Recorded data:
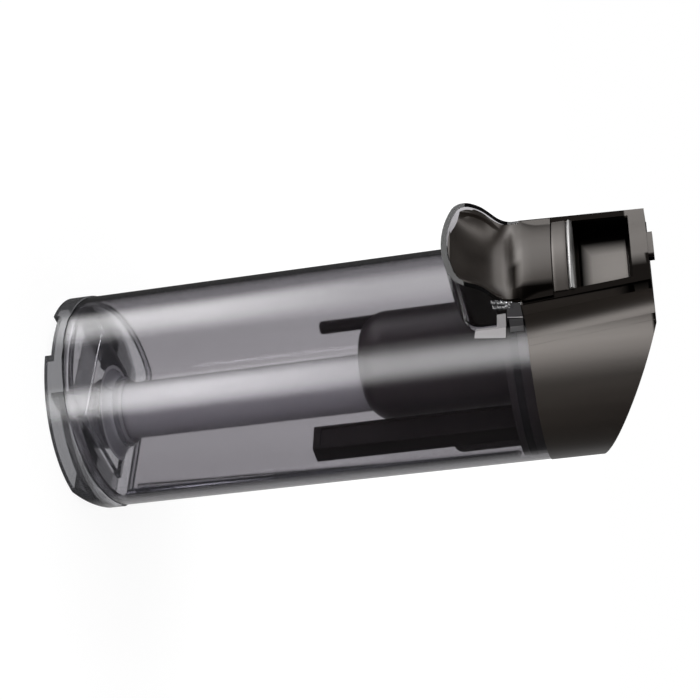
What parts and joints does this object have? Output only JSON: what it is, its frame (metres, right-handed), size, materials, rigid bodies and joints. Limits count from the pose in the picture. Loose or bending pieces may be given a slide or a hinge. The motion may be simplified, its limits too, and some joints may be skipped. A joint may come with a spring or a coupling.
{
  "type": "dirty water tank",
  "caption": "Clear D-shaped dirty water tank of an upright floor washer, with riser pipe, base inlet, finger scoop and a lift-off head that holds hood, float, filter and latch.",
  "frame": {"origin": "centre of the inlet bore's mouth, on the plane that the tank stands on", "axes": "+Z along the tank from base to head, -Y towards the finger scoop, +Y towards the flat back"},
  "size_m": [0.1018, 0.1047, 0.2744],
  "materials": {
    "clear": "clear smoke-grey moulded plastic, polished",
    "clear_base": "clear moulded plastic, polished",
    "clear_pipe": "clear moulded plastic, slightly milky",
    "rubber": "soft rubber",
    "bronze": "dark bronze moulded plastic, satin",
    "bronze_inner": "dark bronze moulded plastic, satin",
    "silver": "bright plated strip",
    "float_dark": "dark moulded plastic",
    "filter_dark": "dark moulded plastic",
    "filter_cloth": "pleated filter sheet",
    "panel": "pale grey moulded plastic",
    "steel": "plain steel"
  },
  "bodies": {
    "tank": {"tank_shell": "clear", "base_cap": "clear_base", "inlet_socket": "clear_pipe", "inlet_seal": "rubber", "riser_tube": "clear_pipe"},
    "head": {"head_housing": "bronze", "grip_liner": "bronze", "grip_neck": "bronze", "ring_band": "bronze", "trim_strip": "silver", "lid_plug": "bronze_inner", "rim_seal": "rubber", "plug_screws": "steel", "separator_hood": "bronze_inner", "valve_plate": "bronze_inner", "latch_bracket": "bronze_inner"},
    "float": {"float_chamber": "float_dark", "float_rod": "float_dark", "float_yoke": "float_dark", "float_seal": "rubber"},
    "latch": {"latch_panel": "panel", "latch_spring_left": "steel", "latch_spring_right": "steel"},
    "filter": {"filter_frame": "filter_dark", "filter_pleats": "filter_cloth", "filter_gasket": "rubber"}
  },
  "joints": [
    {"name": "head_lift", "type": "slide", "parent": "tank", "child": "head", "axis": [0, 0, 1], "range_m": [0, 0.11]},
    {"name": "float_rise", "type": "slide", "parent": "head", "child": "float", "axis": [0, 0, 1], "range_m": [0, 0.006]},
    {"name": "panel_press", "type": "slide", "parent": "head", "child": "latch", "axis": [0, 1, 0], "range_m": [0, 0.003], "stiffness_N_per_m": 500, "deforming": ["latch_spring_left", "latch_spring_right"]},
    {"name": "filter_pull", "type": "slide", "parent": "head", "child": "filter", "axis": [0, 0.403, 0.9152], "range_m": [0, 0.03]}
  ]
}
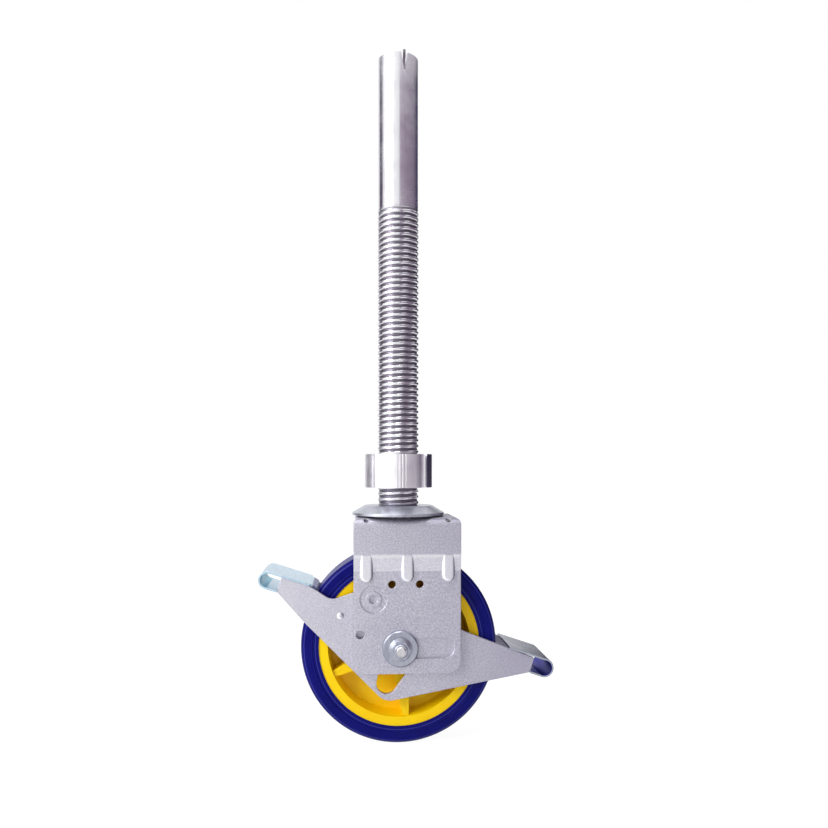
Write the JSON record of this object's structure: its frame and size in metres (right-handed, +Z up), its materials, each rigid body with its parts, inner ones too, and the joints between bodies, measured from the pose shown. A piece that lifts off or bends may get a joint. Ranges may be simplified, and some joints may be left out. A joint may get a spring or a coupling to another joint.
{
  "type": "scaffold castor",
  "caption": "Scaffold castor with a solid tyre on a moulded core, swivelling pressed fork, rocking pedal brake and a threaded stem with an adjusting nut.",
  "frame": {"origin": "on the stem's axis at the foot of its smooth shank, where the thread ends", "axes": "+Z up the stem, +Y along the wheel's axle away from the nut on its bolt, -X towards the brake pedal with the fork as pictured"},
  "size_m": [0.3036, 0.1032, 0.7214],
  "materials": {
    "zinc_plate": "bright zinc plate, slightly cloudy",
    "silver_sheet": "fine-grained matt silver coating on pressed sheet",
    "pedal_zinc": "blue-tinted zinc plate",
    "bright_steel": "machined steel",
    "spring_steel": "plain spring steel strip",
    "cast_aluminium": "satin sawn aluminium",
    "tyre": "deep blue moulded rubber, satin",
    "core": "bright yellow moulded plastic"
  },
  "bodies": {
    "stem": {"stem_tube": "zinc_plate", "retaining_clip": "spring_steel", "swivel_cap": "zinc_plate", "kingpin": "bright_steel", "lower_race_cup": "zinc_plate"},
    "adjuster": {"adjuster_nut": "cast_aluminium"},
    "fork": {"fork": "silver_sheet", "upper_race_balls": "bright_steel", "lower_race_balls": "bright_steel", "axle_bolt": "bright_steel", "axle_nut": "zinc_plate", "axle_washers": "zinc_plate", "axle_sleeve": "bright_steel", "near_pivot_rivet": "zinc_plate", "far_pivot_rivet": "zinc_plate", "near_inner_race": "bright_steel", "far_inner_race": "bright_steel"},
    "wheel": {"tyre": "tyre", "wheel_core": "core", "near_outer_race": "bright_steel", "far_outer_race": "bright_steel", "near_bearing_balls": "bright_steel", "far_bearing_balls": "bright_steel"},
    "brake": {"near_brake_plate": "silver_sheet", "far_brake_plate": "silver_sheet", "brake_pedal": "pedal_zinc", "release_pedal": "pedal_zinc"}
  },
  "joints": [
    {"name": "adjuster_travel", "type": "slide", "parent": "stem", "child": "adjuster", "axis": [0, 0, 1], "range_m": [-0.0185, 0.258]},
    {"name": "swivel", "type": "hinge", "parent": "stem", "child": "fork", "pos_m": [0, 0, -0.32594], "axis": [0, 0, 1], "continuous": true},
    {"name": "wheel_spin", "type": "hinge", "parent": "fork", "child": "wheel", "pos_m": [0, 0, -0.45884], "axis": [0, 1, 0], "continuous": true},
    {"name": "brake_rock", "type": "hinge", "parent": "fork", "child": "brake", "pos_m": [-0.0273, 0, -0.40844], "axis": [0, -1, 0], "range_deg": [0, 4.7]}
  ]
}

| TASK STATEMENT |
Extract all lines as given.

| EXERCISE OUTPUT |
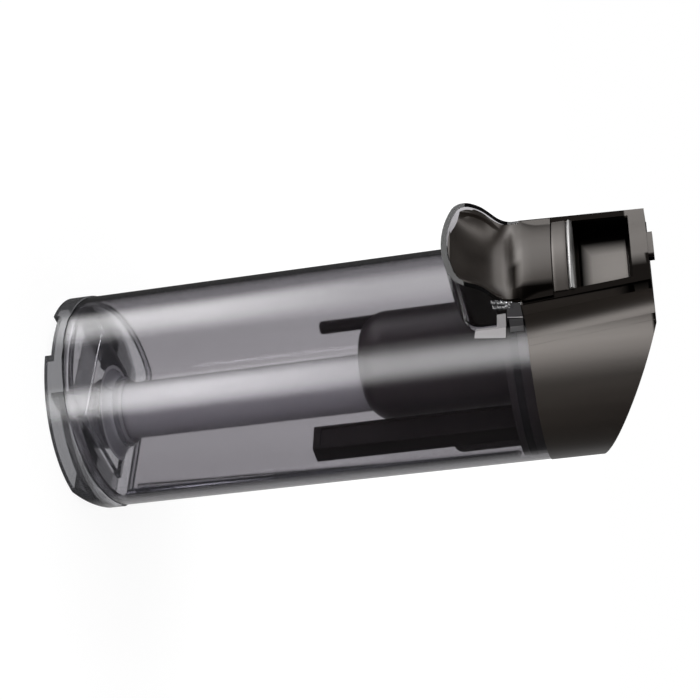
What parts and joints does this object have? Output only JSON: what it is, its frame (metres, right-handed), size, materials, rigid bodies and joints. Limits count from the pose in the picture. Loose or bending pieces may be given a slide or a hinge. The motion may be simplified, its limits too, and some joints may be skipped. A joint may come with a spring or a coupling.
{
  "type": "dirty water tank",
  "caption": "Clear D-shaped dirty water tank of an upright floor washer, with riser pipe, base inlet, finger scoop and a lift-off head that holds hood, float, filter and latch.",
  "frame": {"origin": "centre of the inlet bore's mouth, on the plane that the tank stands on", "axes": "+Z along the tank from base to head, -Y towards the finger scoop, +Y towards the flat back"},
  "size_m": [0.1018, 0.1047, 0.2744],
  "materials": {
    "clear": "clear smoke-grey moulded plastic, polished",
    "clear_base": "clear moulded plastic, polished",
    "clear_pipe": "clear moulded plastic, slightly milky",
    "rubber": "soft rubber",
    "bronze": "dark bronze moulded plastic, satin",
    "bronze_inner": "dark bronze moulded plastic, satin",
    "silver": "bright plated strip",
    "float_dark": "dark moulded plastic",
    "filter_dark": "dark moulded plastic",
    "filter_cloth": "pleated filter sheet",
    "panel": "pale grey moulded plastic",
    "steel": "plain steel"
  },
  "bodies": {
    "tank": {"tank_shell": "clear", "base_cap": "clear_base", "inlet_socket": "clear_pipe", "inlet_seal": "rubber", "riser_tube": "clear_pipe"},
    "head": {"head_housing": "bronze", "grip_liner": "bronze", "grip_neck": "bronze", "ring_band": "bronze", "trim_strip": "silver", "lid_plug": "bronze_inner", "rim_seal": "rubber", "plug_screws": "steel", "separator_hood": "bronze_inner", "valve_plate": "bronze_inner", "latch_bracket": "bronze_inner"},
    "float": {"float_chamber": "float_dark", "float_rod": "float_dark", "float_yoke": "float_dark", "float_seal": "rubber"},
    "latch": {"latch_panel": "panel", "latch_spring_left": "steel", "latch_spring_right": "steel"},
    "filter": {"filter_frame": "filter_dark", "filter_pleats": "filter_cloth", "filter_gasket": "rubber"}
  },
  "joints": [
    {"name": "head_lift", "type": "slide", "parent": "tank", "child": "head", "axis": [0, 0, 1], "range_m": [0, 0.11]},
    {"name": "float_rise", "type": "slide", "parent": "head", "child": "float", "axis": [0, 0, 1], "range_m": [0, 0.006]},
    {"name": "panel_press", "type": "slide", "parent": "head", "child": "latch", "axis": [0, 1, 0], "range_m": [0, 0.003], "stiffness_N_per_m": 500, "deforming": ["latch_spring_left", "latch_spring_right"]},
    {"name": "filter_pull", "type": "slide", "parent": "head", "child": "filter", "axis": [0, 0.403, 0.9152], "range_m": [0, 0.03]}
  ]
}
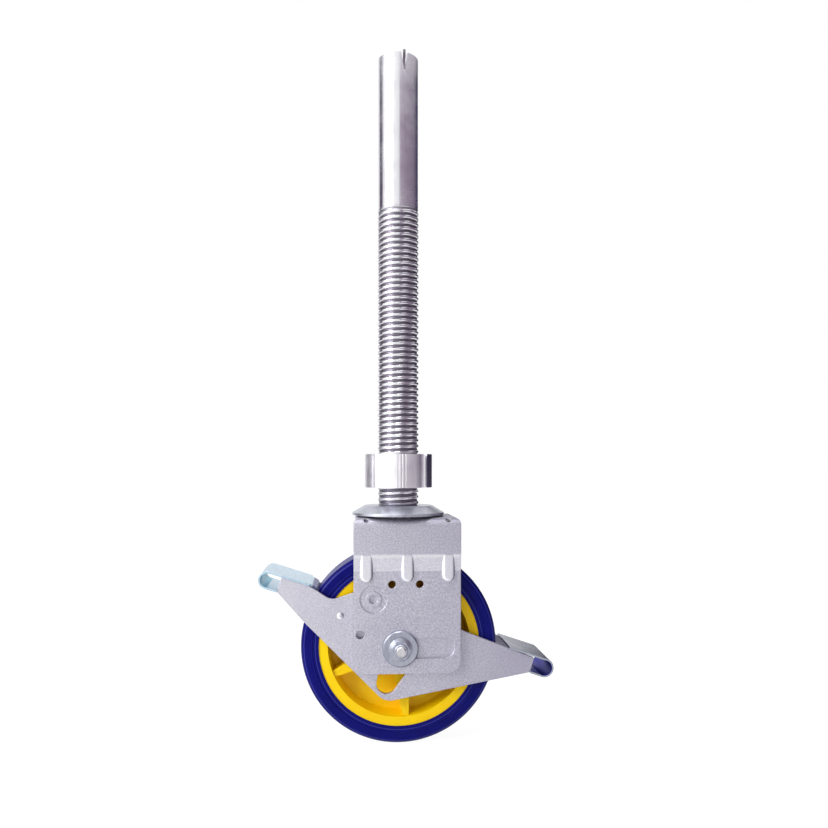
Write the JSON record of this object's structure: its frame and size in metres (right-handed, +Z up), its materials, each rigid body with its parts, inner ones too, and the joints between bodies, measured from the pose shown. A piece that lifts off or bends may get a joint. Ranges may be simplified, and some joints may be left out. A joint may get a spring or a coupling to another joint.
{
  "type": "scaffold castor",
  "caption": "Scaffold castor with a solid tyre on a moulded core, swivelling pressed fork, rocking pedal brake and a threaded stem with an adjusting nut.",
  "frame": {"origin": "on the stem's axis at the foot of its smooth shank, where the thread ends", "axes": "+Z up the stem, +Y along the wheel's axle away from the nut on its bolt, -X towards the brake pedal with the fork as pictured"},
  "size_m": [0.3036, 0.1032, 0.7214],
  "materials": {
    "zinc_plate": "bright zinc plate, slightly cloudy",
    "silver_sheet": "fine-grained matt silver coating on pressed sheet",
    "pedal_zinc": "blue-tinted zinc plate",
    "bright_steel": "machined steel",
    "spring_steel": "plain spring steel strip",
    "cast_aluminium": "satin sawn aluminium",
    "tyre": "deep blue moulded rubber, satin",
    "core": "bright yellow moulded plastic"
  },
  "bodies": {
    "stem": {"stem_tube": "zinc_plate", "retaining_clip": "spring_steel", "swivel_cap": "zinc_plate", "kingpin": "bright_steel", "lower_race_cup": "zinc_plate"},
    "adjuster": {"adjuster_nut": "cast_aluminium"},
    "fork": {"fork": "silver_sheet", "upper_race_balls": "bright_steel", "lower_race_balls": "bright_steel", "axle_bolt": "bright_steel", "axle_nut": "zinc_plate", "axle_washers": "zinc_plate", "axle_sleeve": "bright_steel", "near_pivot_rivet": "zinc_plate", "far_pivot_rivet": "zinc_plate", "near_inner_race": "bright_steel", "far_inner_race": "bright_steel"},
    "wheel": {"tyre": "tyre", "wheel_core": "core", "near_outer_race": "bright_steel", "far_outer_race": "bright_steel", "near_bearing_balls": "bright_steel", "far_bearing_balls": "bright_steel"},
    "brake": {"near_brake_plate": "silver_sheet", "far_brake_plate": "silver_sheet", "brake_pedal": "pedal_zinc", "release_pedal": "pedal_zinc"}
  },
  "joints": [
    {"name": "adjuster_travel", "type": "slide", "parent": "stem", "child": "adjuster", "axis": [0, 0, 1], "range_m": [-0.0185, 0.258]},
    {"name": "swivel", "type": "hinge", "parent": "stem", "child": "fork", "pos_m": [0, 0, -0.32594], "axis": [0, 0, 1], "continuous": true},
    {"name": "wheel_spin", "type": "hinge", "parent": "fork", "child": "wheel", "pos_m": [0, 0, -0.45884], "axis": [0, 1, 0], "continuous": true},
    {"name": "brake_rock", "type": "hinge", "parent": "fork", "child": "brake", "pos_m": [-0.0273, 0, -0.40844], "axis": [0, -1, 0], "range_deg": [0, 4.7]}
  ]
}